The Federal Trade Commission (FTC) sued to block the largest proposed supermarket merger in U.S. history: Kroger Co.'s $24.6 billion acquisition of the Albertsons Cos. Inc. 

The FTC alleges that the deal is anticompetitive. It charges that the proposed deal will "eliminate fierce competition between Kroger and Albertsons, leading to higher prices for groceries and other essential household items for millions of Americans. The loss of competition will also lead to lower quality products and services, while also narrowing consumers’ choices for where to shop for groceries. For thousands of grocery store workers, Kroger’s proposed acquisition of Albertsons would immediately erase aggressive competition for workers, threatening the ability of employees to secure higher wages, better benefits, and improved working conditions."

“This supermarket mega merger comes as American consumers have seen the cost of groceries rise steadily over the past few years. Kroger’s acquisition of Albertsons would lead to additional grocery price hikes for everyday goods, further exacerbating the financial strain consumers across the country face today,” said Henry Liu, Director of the FTC’s Bureau of Competition. “Essential grocery store workers would also suffer under this deal, facing the threat of their wages dwindling, benefits diminishing, and their working conditions deteriorating.”

The FTC issued an administrative complaint and authorized a lawsuit in federal court to block the proposed acquisition pending the Commission’s administrative proceedings.

Kroger issued a statement in response to the FTC's lawsuit.

"The proposed merger with Albertsons Cos. will produce meaningful and measurable benefits for customers, associates and communities across the country. The combined company committed that no stores, distribution centers or manufacturing facilities will close as a result of the merger, including those divested to C&S Wholesale Grocers," Kroger said. "Customers will benefit from lower prices and more choices following the merger close. The company committed to investing $500 million to begin lowering prices day one post-close, and an additional $1.3 billion to improve Albertsons Cos.' stores.
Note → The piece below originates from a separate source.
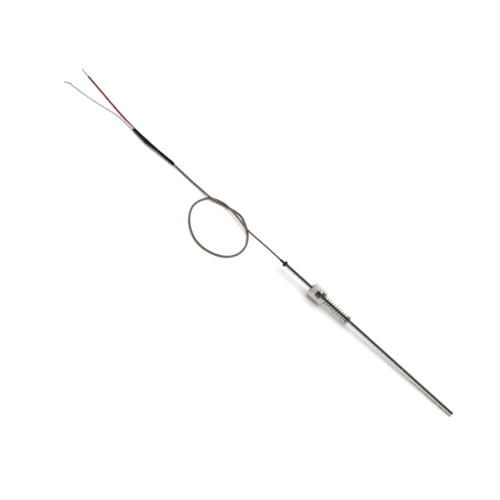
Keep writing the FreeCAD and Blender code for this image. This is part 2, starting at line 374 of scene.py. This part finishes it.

"This commitment builds on Kroger's long track record of reducing prices every year, with $5 billion invested to lower prices since 2003. Kroger's work to deliver better value to customers over the last 20 years has reduced its gross margins by 5%. In the same timeframe, competitors like Amazon, Ahold Delhaize, Walmart and Dollar General have increased their gross margins by 22%, 4%, 1% and 2%, respectively," the retailer added. "Kroger's track record includes the years following past mergers, as it invested more than $125 million to lower prices following its merger with Harris Teeter and more than $100 million to lower prices after it merged with Roundy's. Additionally, Kroger invested $2.5 million and $2.4 million in capital per Harris Teeter and Roundy's store, respectively, to enhance the customer experience in the three years following each merger.

"Customers will also have access to more favorite items from their own communities, as the company committed to increasing the number of local products in its stores by 10 percent post-close. As large retailers continue to squeeze suppliers and raise prices, this merger creates more opportunities for families to access the fresh, affordable foods they love," Kroger concluded.